Marda was cast in Zee TV's Doli Armaano Ki, playing the lead role as Urmi opposite Mohit Malik. In 2015, Marda quit the show getting replaced by Manasi Salvi. The show ended on 25 September 2015.

2015–present: Jhalak Dikhhla Jaa and further projects 
In September 2015, after leaving Doli Armaano Ki, Marda participated in Colors TV's dance reality show Jhalak Dikhhla Jaa in its eighth season. She entered as a wild card entrant along with Anita Hassanandani and Roopal Tyagi. She, along with her choreographer Rajit Dev had got eliminated after two weeks. In 2016, she participated in Box Cricket League 2 where she joined Karan Wahi's team, 'Delhi Draggons'. In 2017, she appeared as a guest contestant in Fear Factor: Khatron Ke Khiladi 8 for the teen ka tadka special week and performed along with Hina Khan.

In 2018, she joined Zee TV's Piya Albela playing Bella. Later she appeared in an episodic role of Genda in &TV's Laal Ishq opposite Sartaj Gill. In 2019, she participated in Khatra Khatra Khatra. Since 2020, Marda has been playing the lead role as Shubhra in Zee TV's Kyun Rishton Mein Katti Batti opposite Siddhaanth Vir Surryavanshi.
Neha Quit Kyun Rishton Mein Katti Batti on 13 October 2021 due to her Personal Issues.The makers decided to take a leap in a show where Neha was Supposed to play the role of Her Character Shubra's daughter in the show
but when she decided to quit the makers decided to pull off the plug of the show in December 2021.

Other work 
On 1 July 2018, she founded an academy in Patna known as the Royal Opera House Academy(ROHA) that provides training in dance, drama and singing to performing arts enthusiasts.
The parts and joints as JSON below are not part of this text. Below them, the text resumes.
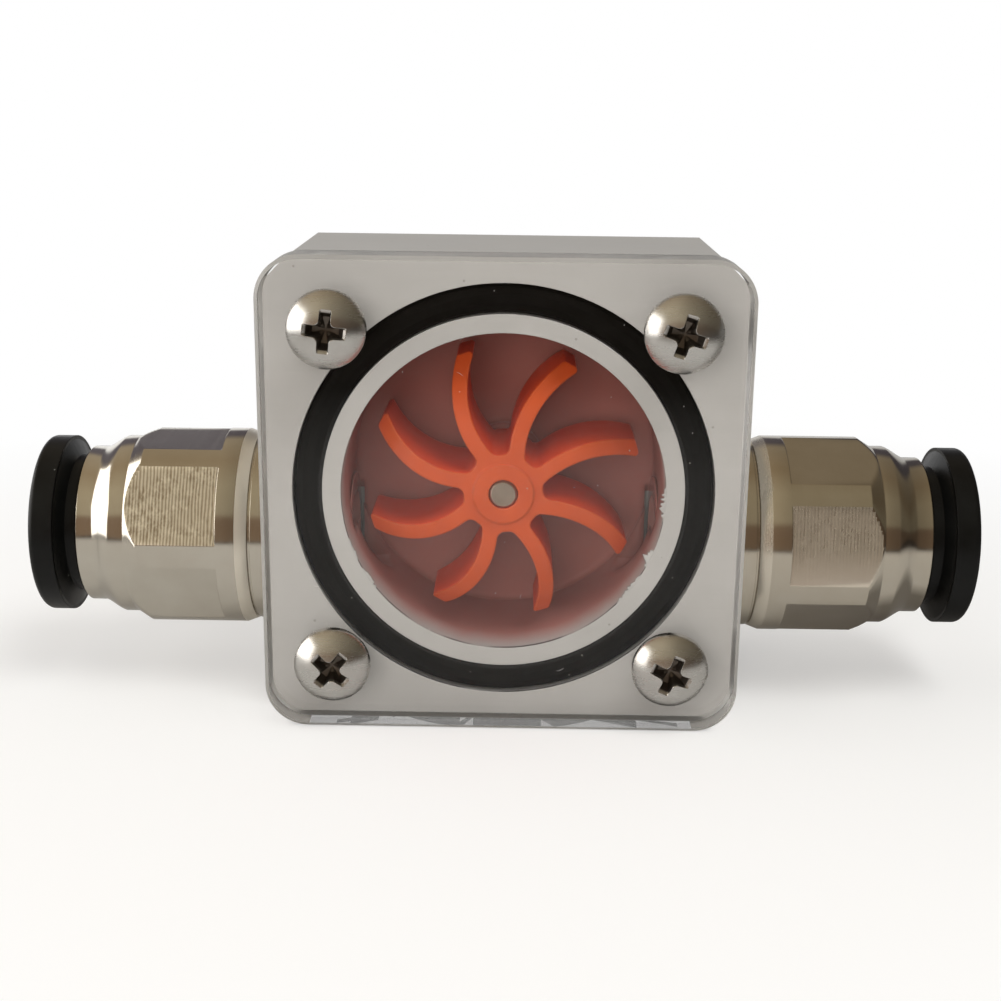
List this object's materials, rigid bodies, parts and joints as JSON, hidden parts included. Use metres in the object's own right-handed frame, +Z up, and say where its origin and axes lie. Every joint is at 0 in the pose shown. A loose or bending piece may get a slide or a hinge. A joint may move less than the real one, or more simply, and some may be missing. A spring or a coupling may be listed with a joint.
{
  "type": "paddle wheel flow meter",
  "caption": "In-line paddle wheel flow meter with a clear window, a curved-blade impeller on a pin and push-in fittings for a 12 mm tube.",
  "frame": {"origin": "bottom centre of the whole meter, on the plane it stands on", "axes": "+X along the flow from inlet to outlet, -Y out of the window, +Z up"},
  "size_m": [0.103, 0.0316, 0.05],
  "materials": {
    "white_plastic": "machined white plastic with a faint satin sheen",
    "clear_acrylic": "clear polished acrylic sheet",
    "black_rubber": "smooth black rubber",
    "stainless_steel": "tumbled stainless steel",
    "orange_plastic": "moulded orange plastic",
    "ground_steel": "ground steel pin",
    "washer_plastic": "natural white bearing plastic",
    "nickel_plate": "warm bright nickel plating",
    "black_plastic": "moulded black plastic"
  },
  "bodies": {
    "housing": {"body": "white_plastic", "cover_plate": "clear_acrylic", "cover_seal": "black_rubber", "cover_screws": "stainless_steel", "impeller_shaft": "ground_steel", "thrust_washer": "washer_plastic", "inlet_fitting_body": "nickel_plate", "inlet_port_seal": "black_rubber", "inlet_guide_ring": "nickel_plate", "inlet_grab_ring": "stainless_steel", "inlet_backing_ring": "washer_plastic", "inlet_tube_seal": "black_rubber", "outlet_fitting_body": "nickel_plate", "outlet_port_seal": "black_rubber", "outlet_guide_ring": "nickel_plate", "outlet_grab_ring": "stainless_steel", "outlet_backing_ring": "washer_plastic", "outlet_tube_seal": "black_rubber"},
    "impeller_wheel": {"impeller": "orange_plastic"},
    "inlet_sleeve": {"inlet_release_sleeve": "black_plastic"},
    "outlet_sleeve": {"outlet_release_sleeve": "black_plastic"}
  },
  "joints": [
    {"name": "impeller_spin", "type": "hinge", "parent": "housing", "child": "impeller_wheel", "pos_m": [0, 0, 0.025], "axis": [0, -1, 0], "continuous": true},
    {"name": "inlet_release", "type": "slide", "parent": "housing", "child": "inlet_sleeve", "axis": [1, 0, 0], "range_m": [0, 0.0012], "stiffness_N_per_m": 300},
    {"name": "outlet_release", "type": "slide", "parent": "housing", "child": "outlet_sleeve", "axis": [-1, 0, 0], "range_m": [0, 0.0012], "stiffness_N_per_m": 300}
  ]
}
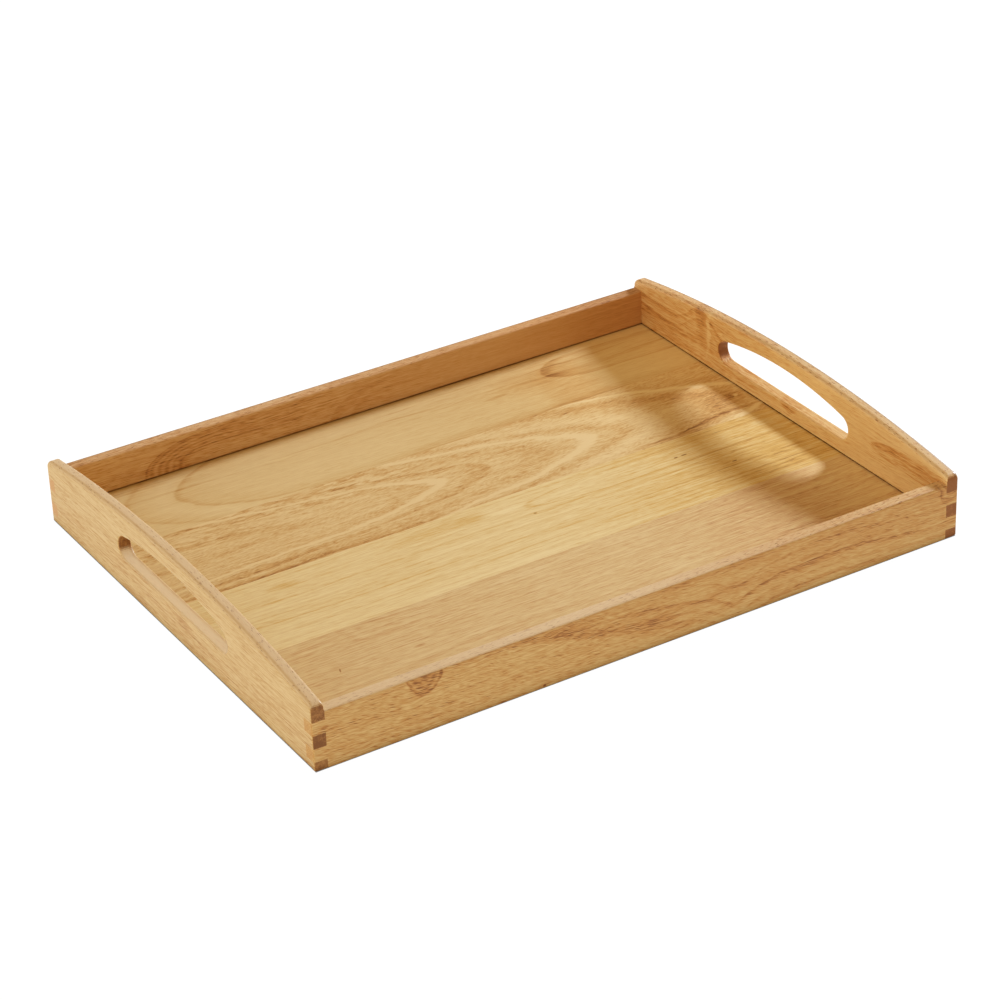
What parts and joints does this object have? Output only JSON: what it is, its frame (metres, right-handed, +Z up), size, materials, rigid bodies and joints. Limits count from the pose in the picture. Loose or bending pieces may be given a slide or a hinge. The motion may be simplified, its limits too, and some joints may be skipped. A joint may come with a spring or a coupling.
{
  "type": "serving tray",
  "caption": "Rectangular wooden serving tray with finger-jointed corners, arched end boards with handle slots and a grooved-in floor of edge-glued strips.",
  "frame": {"origin": "middle of the underside, on the plane that the tray rests on", "axes": "+X along the long rails, +Y across the tray from the front rail to the rear rail, +Z up"},
  "size_m": [0.5, 0.378, 0.0634],
  "materials": {
    "end_board_wood": "satin clear lacquer",
    "rail_wood": "satin clear lacquer",
    "floor_rear_wood": "satin clear lacquer",
    "floor_mid_rear_wood": "satin clear lacquer",
    "floor_mid_front_wood": "satin clear lacquer",
    "floor_front_wood": "satin clear lacquer"
  },
  "bodies": {
    "root": {"left_end_board": "end_board_wood", "right_end_board": "end_board_wood", "front_rail": "rail_wood", "rear_rail": "rail_wood", "floor_strip_rear": "floor_rear_wood", "floor_strip_mid_rear": "floor_mid_rear_wood", "floor_strip_mid_front": "floor_mid_front_wood", "floor_strip_front": "floor_front_wood"}
  },
  "joints": []
}
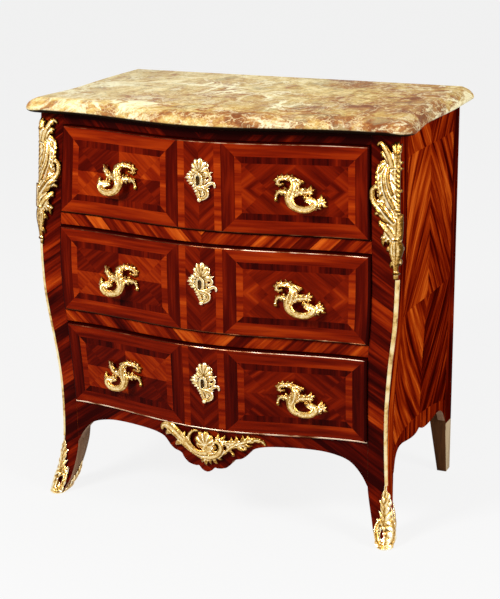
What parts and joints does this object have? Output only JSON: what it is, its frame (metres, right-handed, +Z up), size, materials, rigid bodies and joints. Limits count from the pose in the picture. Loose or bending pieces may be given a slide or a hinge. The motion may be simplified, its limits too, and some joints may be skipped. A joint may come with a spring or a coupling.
{
  "type": "commode chest",
  "caption": "Low bombe chest with a serpentine front, long sliding drawers with locks, cabriole legs, a moulded marble top and gilt mounts.",
  "frame": {"origin": "on the floor under the middle of the marble top", "axes": "+X to the right as seen from the front, +Y to the back, +Z up; the drawers open towards -Y"},
  "size_m": [0.8208, 0.514, 0.85],
  "materials": {
    "marble": "polished marble, cream with red-brown patches and pale veins",
    "veneer": "French polished figured veneer",
    "carcase_oak": "bare oak",
    "gilt_bronze": "gilt bronze, chased and burnished",
    "lock_iron": "filed iron"
  },
  "bodies": {
    "carcase": {"marble_top": "marble", "front_post_right": "veneer", "front_post_left": "veneer", "rear_post_right": "veneer", "rear_post_left": "veneer", "side_panel_right": "veneer", "side_panel_left": "veneer", "lower_divider_rail": "veneer", "upper_divider_rail": "veneer", "top_front_rail": "veneer", "front_apron": "veneer", "back_panel": "carcase_oak", "top_back_rail": "carcase_oak", "dust_board_lower": "carcase_oak", "dust_board_upper": "carcase_oak", "bottom_board": "carcase_oak", "bottom_runner_right": "carcase_oak", "bottom_runner_left": "carcase_oak", "middle_runner_right": "carcase_oak", "middle_runner_left": "carcase_oak", "top_runner_right": "carcase_oak", "top_runner_left": "carcase_oak", "corner_mount_right": "gilt_bronze", "corner_mount_left": "gilt_bronze", "sabot_right": "gilt_bronze", "sabot_left": "gilt_bronze", "corner_fillet_right": "gilt_bronze", "corner_fillet_left": "gilt_bronze", "apron_mount": "gilt_bronze"},
    "top_drawer": {"top_drawer_front": "veneer", "top_drawer_side_right": "carcase_oak", "top_drawer_side_left": "carcase_oak", "top_drawer_bottom": "carcase_oak", "top_drawer_back": "carcase_oak", "top_lock_case": "lock_iron", "top_handle_right": "gilt_bronze", "top_handle_left": "gilt_bronze", "top_escutcheon": "gilt_bronze"},
    "top_lock_bolt": {"top_lock_bolt": "lock_iron"},
    "middle_drawer": {"middle_drawer_front": "veneer", "middle_drawer_side_right": "carcase_oak", "middle_drawer_side_left": "carcase_oak", "middle_drawer_bottom": "carcase_oak", "middle_drawer_back": "carcase_oak", "middle_lock_case": "lock_iron", "middle_handle_right": "gilt_bronze", "middle_handle_left": "gilt_bronze", "middle_escutcheon": "gilt_bronze"},
    "middle_lock_bolt": {"middle_lock_bolt": "lock_iron"},
    "bottom_drawer": {"bottom_drawer_front": "veneer", "bottom_drawer_side_right": "carcase_oak", "bottom_drawer_side_left": "carcase_oak", "bottom_drawer_bottom": "carcase_oak", "bottom_drawer_back": "carcase_oak", "bottom_lock_case": "lock_iron", "bottom_handle_right": "gilt_bronze", "bottom_handle_left": "gilt_bronze", "bottom_escutcheon": "gilt_bronze"},
    "bottom_lock_bolt": {"bottom_lock_bolt": "lock_iron"}
  },
  "joints": [
    {"name": "top_drawer_slide", "type": "slide", "parent": "carcase", "child": "top_drawer", "axis": [0, -1, 0], "range_m": [0, 0.33]},
    {"name": "top_lock_bolt_slide", "type": "slide", "parent": "top_drawer", "child": "top_lock_bolt", "axis": [0, 0, 1], "range_m": [0, 0.009]},
    {"name": "middle_drawer_slide", "type": "slide", "parent": "carcase", "child": "middle_drawer", "axis": [0, -1, 0], "range_m": [0, 0.33]},
    {"name": "middle_lock_bolt_slide", "type": "slide", "parent": "middle_drawer", "child": "middle_lock_bolt", "axis": [0, 0, 1], "range_m": [0, 0.009]},
    {"name": "bottom_drawer_slide", "type": "slide", "parent": "carcase", "child": "bottom_drawer", "axis": [0, -1, 0], "range_m": [0, 0.33]},
    {"name": "bottom_lock_bolt_slide", "type": "slide", "parent": "bottom_drawer", "child": "bottom_lock_bolt", "axis": [0, 0, 1], "range_m": [0, 0.009]}
  ]
}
Neha Marda is popularly known as 'Gehna' for her role in the Balika Vadhu series. In an interview, Neha said, "she watched the CDs of Bandit Queen to get into the skin of her character Gehna in Balika Vadhu."

Personal life 
On 10 February 2012, in Kolkata, she married Ayushman Agrawal, a Patna-based businessman, in an arranged marriage.

Television

Awards and nominations

Notes

References

External links

 
 

Living people
Indian television actresses
Year of birth missing (living people)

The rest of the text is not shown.